Guys like Sampras and Federer have additional skills to back up their great serves for when rallies get to neutral.

Raonic doesn't. Ivanisevic didn't. Usually Roddick didn't, but he's more in the middle.

I'm saying that a Pete and a Roger have it all. They have the great serves, then they have all the other great shots to back it up. Fed in particular has always had very high stats in returning 1st serves, around 31% for his career on grass, better than anyone else at the top of the game.

Somehow people get the idea that those return skills are only valuable on returning, but they are just as valuable serving when a server is surprised by a great return or is pushed to a neutral rally.

Raonic so far has won around 74.5% of all his service points, and he's won 59% of his 2nd serve points.
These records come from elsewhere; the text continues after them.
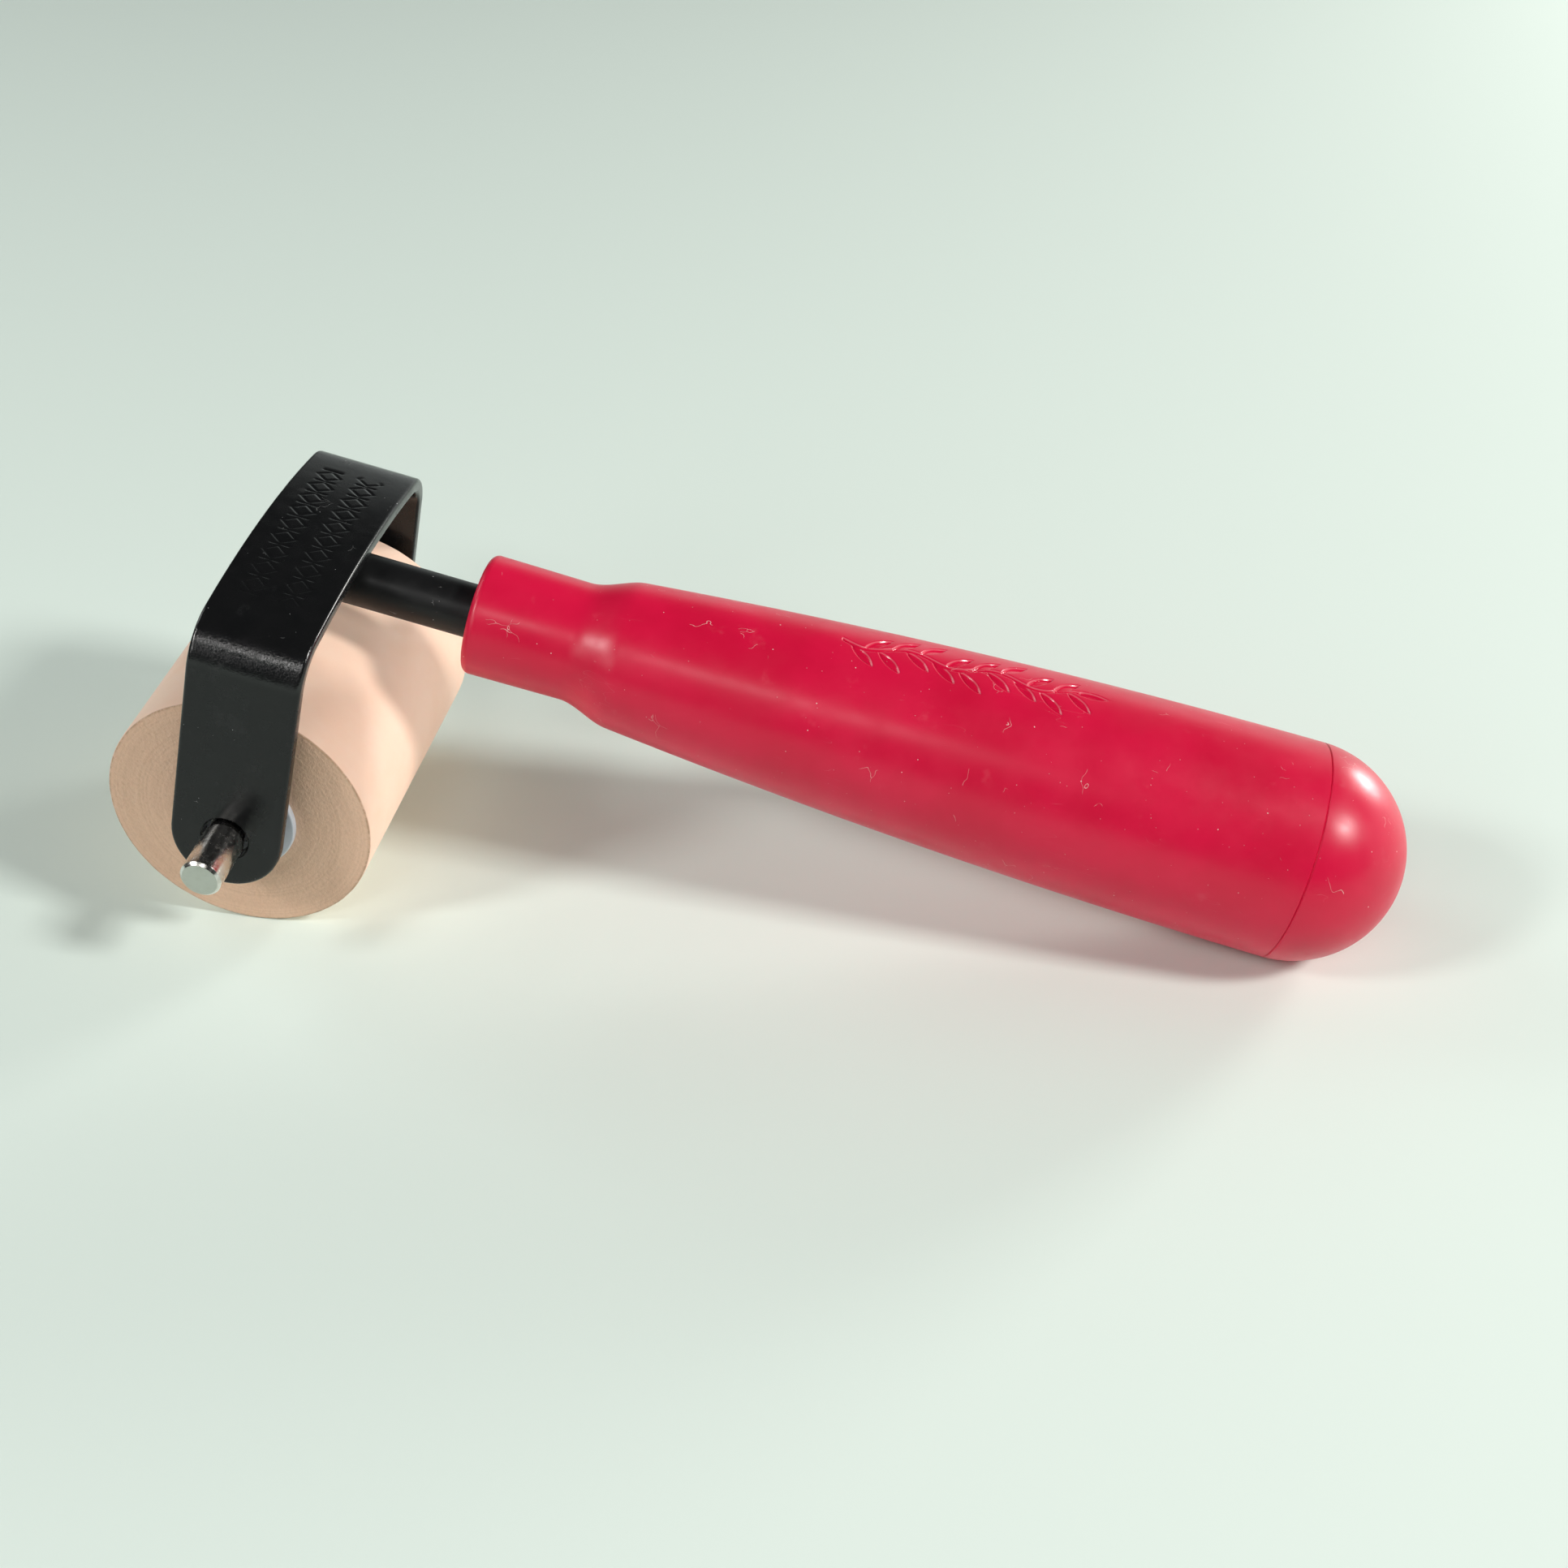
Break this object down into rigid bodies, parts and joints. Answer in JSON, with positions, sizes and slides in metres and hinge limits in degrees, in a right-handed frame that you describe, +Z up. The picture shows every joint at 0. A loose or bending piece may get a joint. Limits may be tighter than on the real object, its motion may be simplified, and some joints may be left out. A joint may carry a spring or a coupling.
{
  "type": "rubber brayer",
  "caption": "Hand brayer: a soft rubber roller turning on a steel axle in a bent strap fork, with a welded stem and a hollow tapered plastic handle.",
  "frame": {"origin": "middle of the footprint, on the plane that the roller and the end of the handle rest on", "axes": "+X towards the end of the handle, +Y along the axle, +Z up; the tool rests leaning back by 12.5 degrees"},
  "size_m": [0.196, 0.0822, 0.0588],
  "materials": {
    "rubber": "matte, ground soft rubber",
    "core_plastic": "matte",
    "bushing_nylon": "natural nylon",
    "axle_steel": "bright nickel plate",
    "black_enamel": "gloss, slight orange peel",
    "red_plastic": "satin",
    "spring_steel": "blued"
  },
  "bodies": {
    "handle_frame": {"frame_strap": "black_enamel", "stem": "black_enamel", "weld_beads": "black_enamel", "handle_body": "red_plastic", "handle_cap": "red_plastic", "push_nut": "spring_steel"},
    "axle": {"axle_pin": "axle_steel"},
    "roller": {"rubber_sleeve": "rubber", "roller_core": "core_plastic", "bushing_left": "bushing_nylon", "bushing_right": "bushing_nylon"}
  },
  "joints": [
    {"name": "axle_turn", "type": "hinge", "parent": "handle_frame", "child": "axle", "pos_m": [-0.0773, 0, 0.02075], "axis": [0, 1, 0], "continuous": true},
    {"name": "roller_spin", "type": "hinge", "parent": "axle", "child": "roller", "pos_m": [-0.0773, 0, 0.02075], "axis": [0, 1, 0], "continuous": true}
  ]
}
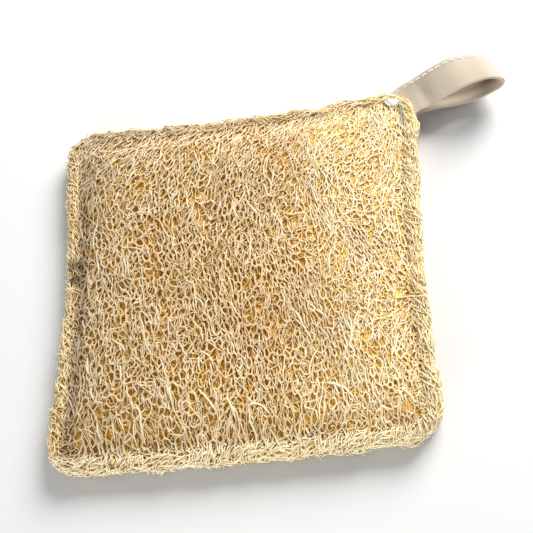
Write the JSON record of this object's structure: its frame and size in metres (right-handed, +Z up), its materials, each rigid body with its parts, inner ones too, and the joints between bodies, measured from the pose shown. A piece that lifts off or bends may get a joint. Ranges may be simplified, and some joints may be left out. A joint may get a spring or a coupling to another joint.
{
  "type": "natural loofah sponge",
  "caption": "Flat square scouring pad of natural loofah fibre, sewn round near its edge, with a folded cloth hanging loop at one corner.",
  "frame": {"origin": "on the supporting surface under the middle of the pad, on the flat crest at the middle of the under sheet", "axes": "+Z up out of the lying pad, +X and +Y along its sides, with the hanging loop at the corner where both are positive and reaching out along +X"},
  "size_m": [0.1497, 0.1307, 0.0176],
  "materials": {
    "loofah_top": "dry natural plant fibre, matte with a faint sheen",
    "loofah_under": "dry natural plant fibre, matte with a faint sheen",
    "linen_tape": "plain woven undyed linen, matte",
    "pale_thread": "off-white sewing thread, slight sheen"
  },
  "bodies": {
    "root": {"loofah_sheet_top": "loofah_top", "loofah_sheet_under": "loofah_under", "hanging_loop": "linen_tape", "loop_stitching_outer": "pale_thread", "loop_stitching_inner": "pale_thread", "seam_thread_top": "pale_thread", "seam_thread_under": "pale_thread"}
  },
  "joints": []
}
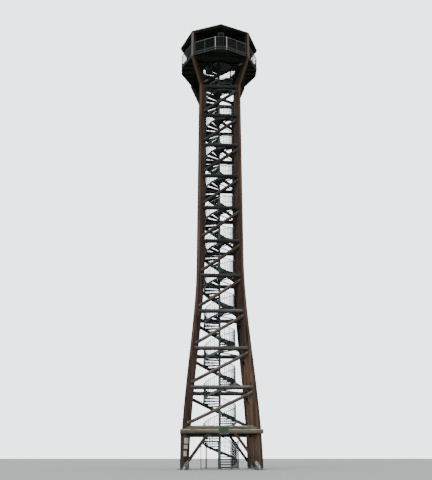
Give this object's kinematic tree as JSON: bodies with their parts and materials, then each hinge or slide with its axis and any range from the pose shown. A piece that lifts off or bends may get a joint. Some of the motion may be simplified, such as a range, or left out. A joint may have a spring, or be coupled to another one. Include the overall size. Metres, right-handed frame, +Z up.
{
  "type": "timber fire lookout tower",
  "caption": "Tall fire lookout tower: curved timber legs, ring beams and diagonals, a steel spiral stair inside, and an octagonal roofed lookout with guard rails.",
  "frame": {"origin": "centre of the newel's base flange on the ground, on the tower's axis", "axes": "+Z up along the newel, -Y to the front face, +X to the right seen from the front"},
  "size_m": [6.9524, 6.9524, 37.0622],
  "materials": {
    "timber": "weathered red-brown stain",
    "weathered_timber": "greyed by weather",
    "galvanised": "hot-dip galvanised, dull",
    "flashing": "folded sheet, dull",
    "roof_metal": "dark matt coated sheet",
    "painted_sheet": "grey-green matt paint",
    "white_plate": "off-white enamel, bare"
  },
  "bodies": {
    "root": {"leg_front_left": "timber", "leg_front_right": "timber", "leg_rear_left": "timber", "leg_rear_right": "timber", "leg_shoes": "galvanised", "base_outer_beams": "weathered_timber", "base_upper_beams": "weathered_timber", "base_flashing": "flashing", "knee_braces": "timber", "knee_shoes": "galvanised", "ring_beams": "weathered_timber", "joint_angles": "galvanised", "diagonals_front": "timber", "diagonals_right": "timber", "diagonals_rear": "timber", "diagonals_left": "timber", "newel": "galvanised", "treads_lower": "galvanised", "treads_upper": "galvanised", "string_lower": "galvanised", "string_upper": "galvanised", "stair_rail_lower": "galvanised", "stair_rail_upper": "galvanised", "stair_ties": "galvanised", "stair_cage": "galvanised", "cage_panels": "galvanised", "deck_girders": "timber", "deck_rim_beams": "timber", "deck_joists": "timber", "deck_boards": "weathered_timber", "toe_boards": "galvanised", "hatch_ring": "galvanised", "hatch_landing": "galvanised", "hatch_guard": "galvanised", "guard_panels": "galvanised", "corner_guards": "galvanised", "corner_locker": "painted_sheet", "eave_beams": "timber", "hip_rafters": "timber", "roof_hub": "timber", "roof_sheets": "roof_metal", "hip_caps": "roof_metal", "roof_cap": "roof_metal", "name_board": "painted_sheet", "leg_plates": "white_plate"}
  },
  "joints": []
}
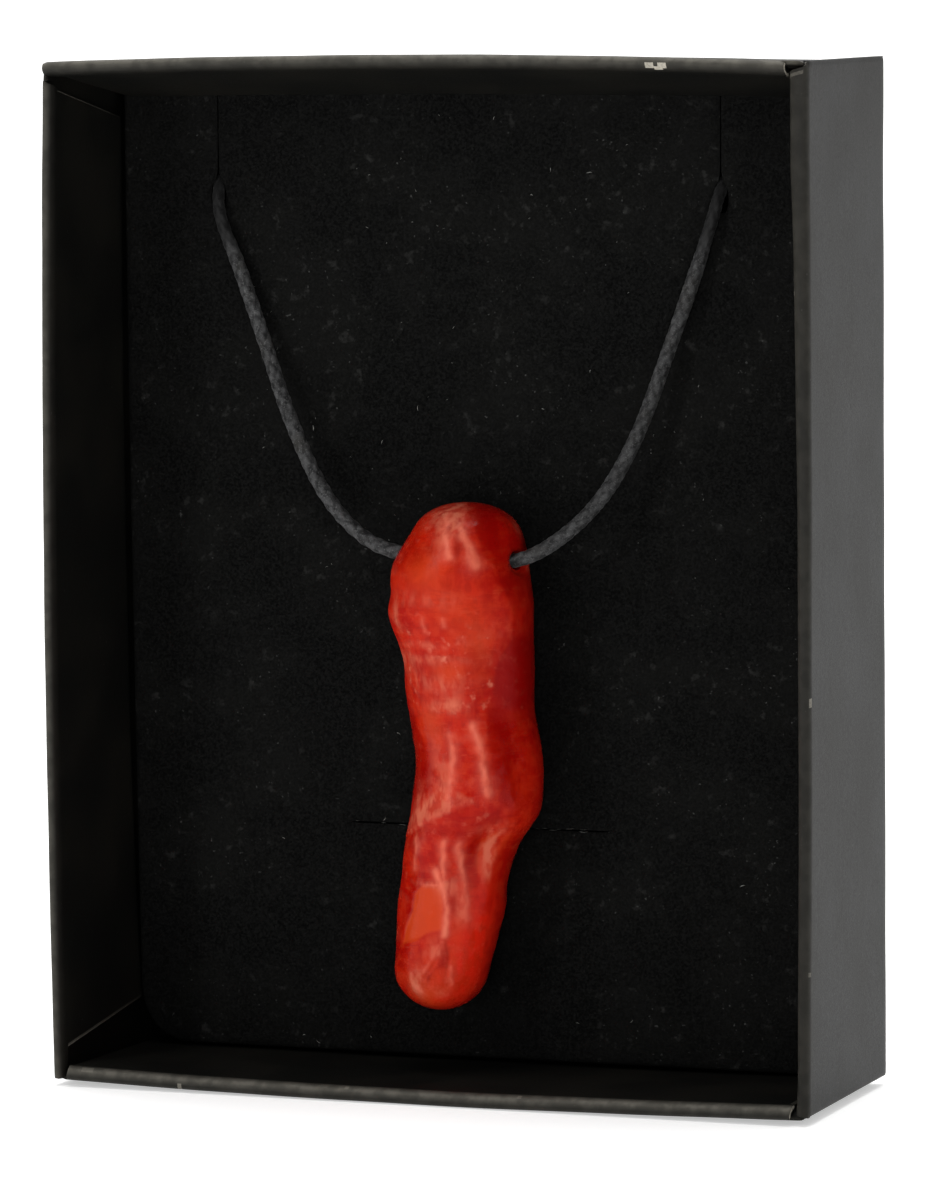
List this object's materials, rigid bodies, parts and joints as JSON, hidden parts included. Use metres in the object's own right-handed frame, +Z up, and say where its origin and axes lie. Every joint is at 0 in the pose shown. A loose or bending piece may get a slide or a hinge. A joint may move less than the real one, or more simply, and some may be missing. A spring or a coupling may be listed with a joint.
{
  "type": "red coral branch pendant, chili pepper shaped, on a waxed cord in an open cardboard display box",
  "caption": "Long polished red pendant drilled across its top, threaded on a dark waxed cord and laid on a flocked pad in an open folded cardboard box.",
  "frame": {"origin": "on the surface that the box stands on, under the middle of the box", "axes": "+Z up along the box's height, -Y out of the box's open front, +X to the right as seen from the front"},
  "size_m": [0.07, 0.024, 0.09],
  "materials": {
    "polished_coral": "polished, mottled orange-red with pale patches and fine pits",
    "waxed_cord": "twisted waxed cotton, dull sheen",
    "clasp_metal": "satin",
    "flocked_pad": "matt short-pile flocking",
    "black_card": "matt coated card with worn folds"
  },
  "bodies": {
    "root": {"pendant": "polished_coral", "cord": "waxed_cord", "clasp": "clasp_metal", "pad": "flocked_pad", "box_tray": "black_card"}
  },
  "joints": []
}
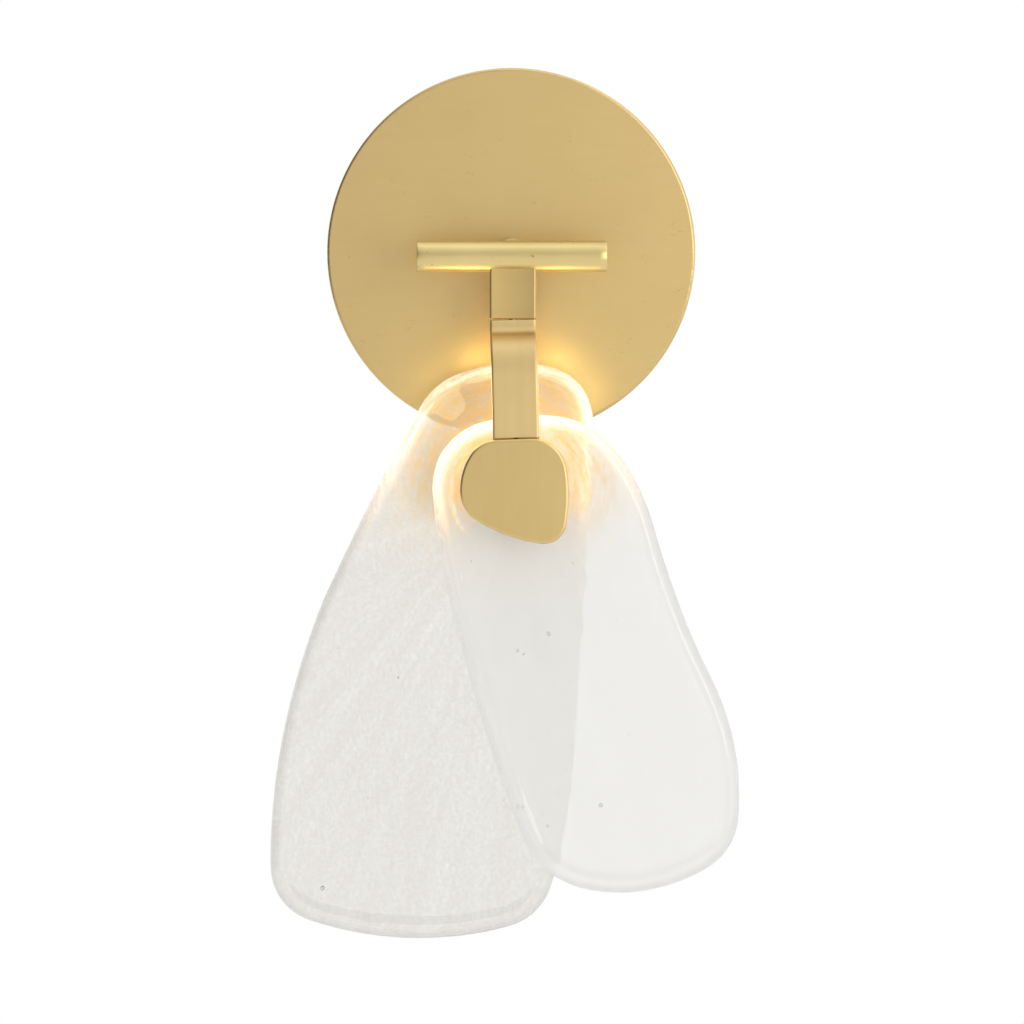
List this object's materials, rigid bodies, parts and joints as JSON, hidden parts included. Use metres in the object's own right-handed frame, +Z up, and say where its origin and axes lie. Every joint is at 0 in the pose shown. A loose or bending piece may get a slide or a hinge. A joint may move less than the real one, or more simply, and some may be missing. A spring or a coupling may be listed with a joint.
{
  "type": "wall sconce",
  "caption": "Wall sconce with a round canopy, a horizontal bar and a bent strap that holds cast glass petals over a hidden light ring behind a pebble-shaped cap.",
  "frame": {"origin": "on the wall, at the centre of the canopy and of its box screw slots", "axes": "+Z up, +Y into the wall, so the front of the sconce faces -Y and +X is to the right of a person facing it"},
  "size_m": [0.1931, 0.0767, 0.3595],
  "materials": {
    "canopy_brass": "satin brushed",
    "bar_brass": "drawn, lightly polished",
    "block_brass": "fine brushed",
    "strap_brass": "brushed lengthwise",
    "cap_brass": "brushed, aged",
    "hub_brass": "turned",
    "screw_brass": "plated",
    "zinc_steel": "zinc plated",
    "ground_green": "green coat",
    "petal_glass": "cast, clear, wavy, with a few bubbles",
    "bush_nylon": "natural nylon",
    "silicone": "translucent matt",
    "core_aluminium": "turned",
    "strip_board": "white board",
    "chip_phosphor": "phosphor",
    "opal_plastic": "opal",
    "driver_white": "moulded",
    "terminal_plastic": "moulded",
    "lead_rubber": "insulated"
  },
  "bodies": {
    "wall_frame": {"canopy": "canopy_brass", "crossbar": "zinc_steel", "canopy_side_screws": "screw_brass", "ground_screw": "ground_green", "led_driver": "driver_white", "driver_nuts": "zinc_steel", "terminal_block": "terminal_plastic", "mains_leads": "lead_rubber", "hollow_stud": "zinc_steel", "stud_washer": "zinc_steel", "stud_nut": "zinc_steel", "post": "bar_brass", "cross_bar": "bar_brass", "stem_block": "block_brass", "stem_dowel": "hub_brass", "strap": "strap_brass", "channel_cover": "strap_brass", "lamp_lead": "lead_rubber", "hub_sleeve": "hub_brass", "front_gasket": "silicone", "lamp_core": "core_aluminium", "led_strip": "strip_board", "led_chips": "chip_phosphor", "diffuser_ring": "opal_plastic", "core_washers": "hub_brass", "rear_gasket": "silicone", "rear_disc": "hub_brass", "rear_cap_nut": "hub_brass", "pebble_cap": "cap_brass", "cap_screws": "zinc_steel"},
    "front_petal": {"front_glass": "petal_glass", "front_glass_bush": "bush_nylon"},
    "rear_petal": {"rear_glass": "petal_glass", "rear_glass_bush": "bush_nylon"}
  },
  "joints": [
    {"name": "front_petal_turn", "type": "hinge", "parent": "wall_frame", "child": "front_petal", "pos_m": [0.00176, -0.06224, -0.09543], "axis": [0, 1, 0], "range_deg": [-12, 12]},
    {"name": "rear_petal_turn", "type": "hinge", "parent": "wall_frame", "child": "rear_petal", "pos_m": [0.00176, -0.03984, -0.09543], "axis": [0, 1, 0], "range_deg": [-12, 12]}
  ]
}
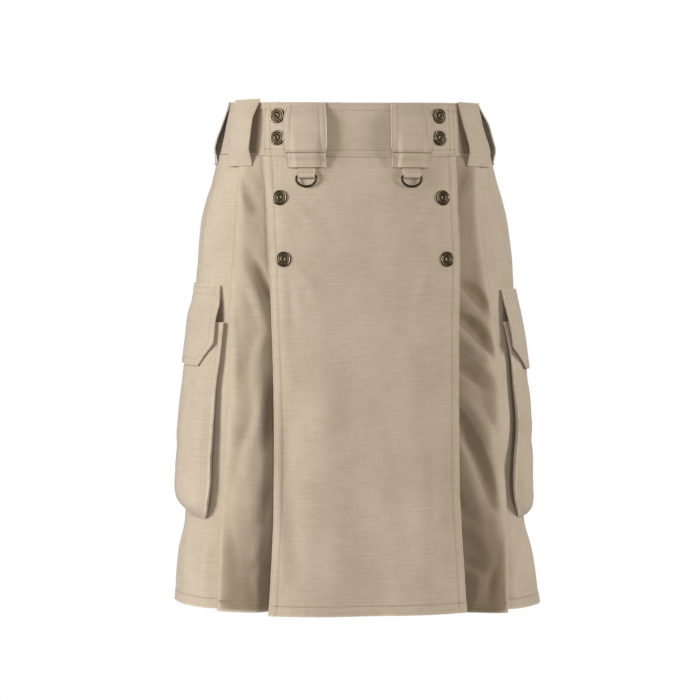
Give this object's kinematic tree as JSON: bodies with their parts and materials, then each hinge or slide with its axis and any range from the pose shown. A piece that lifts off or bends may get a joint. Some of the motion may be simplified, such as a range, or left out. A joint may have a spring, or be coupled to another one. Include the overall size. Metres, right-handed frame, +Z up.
{
  "type": "utility kilt",
  "caption": "Knee-length pleated khaki utility kilt with snapped front apron, cargo pockets, wide belt loops and hanging D-rings, in its hollow worn form.",
  "frame": {"origin": "centre of the wearer's waist, halfway up the waistband at the centre front", "axes": "+X to the right of the picture, which is the wearer's left, +Y towards the wearer's back, +Z up"},
  "size_m": [0.4317, 0.3194, 0.5945],
  "materials": {
    "khaki_cloth": "matt ripstop cotton canvas, khaki tan",
    "antique_brass": "dark antique brass, satin, worn bright at the rims"
  },
  "bodies": {
    "kilt": {"waistband": "khaki_cloth", "waistband_front": "khaki_cloth", "apron": "khaki_cloth", "back_panel": "khaki_cloth", "back_loop": "khaki_cloth", "side_loop_left": "khaki_cloth", "side_loop_right": "khaki_cloth", "hip_loop_left": "khaki_cloth", "hip_loop_right": "khaki_cloth", "front_loop_left": "khaki_cloth", "front_loop_right": "khaki_cloth", "front_pleat_left": "khaki_cloth", "front_pleat_right": "khaki_cloth", "side_panel_left": "khaki_cloth", "side_panel_right": "khaki_cloth", "ring_tab_left": "khaki_cloth", "ring_tab_right": "khaki_cloth", "pocket_left": "khaki_cloth", "pocket_right": "khaki_cloth", "pocket_flap_left": "khaki_cloth", "pocket_flap_right": "khaki_cloth", "snap_waist_upper_left": "antique_brass", "snap_waist_upper_right": "antique_brass", "snap_waist_lower_left": "antique_brass", "snap_waist_lower_right": "antique_brass", "snap_apron_upper_left": "antique_brass", "snap_apron_upper_right": "antique_brass", "snap_apron_lower_left": "antique_brass", "snap_apron_lower_right": "antique_brass"},
    "d_ring_left": {"d_ring_left": "antique_brass"},
    "d_ring_right": {"d_ring_right": "antique_brass"}
  },
  "joints": [
    {"name": "d_ring_left_swing", "type": "hinge", "parent": "kilt", "child": "d_ring_left", "pos_m": [-0.06535, -0.11818, -0.0526], "axis": [-0.9716, 0.2366, 0], "range_deg": [0, 120]},
    {"name": "d_ring_right_swing", "type": "hinge", "parent": "kilt", "child": "d_ring_right", "pos_m": [0.05494, -0.12045, -0.0526], "axis": [-0.9818, -0.1899, 0], "range_deg": [0, 120]}
  ]
}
But he remains so far back in winning return games that you can't even find career stats for him on grass, returning. We can only go by a rounded number in his profile for winning games returning - 13%.

13% is awful.

The greatest players are at 24% and above, with the exception of Sampras, at 22%. But as mentioned before, you can't go by that with Sampras because he didn't BOTHER to break when he was ahead. He had another gear.

Raonic doesn't have another gear, and he never will have another gear with those return skills. He could get wildly hot and win a slam, Ivanisevic style, but if he does he'll squeak through.
The point is that saying the serve influence extends to aces and unreturnables is just not true.
I think it is true.

No strawman. Just an absolute difference of opinion.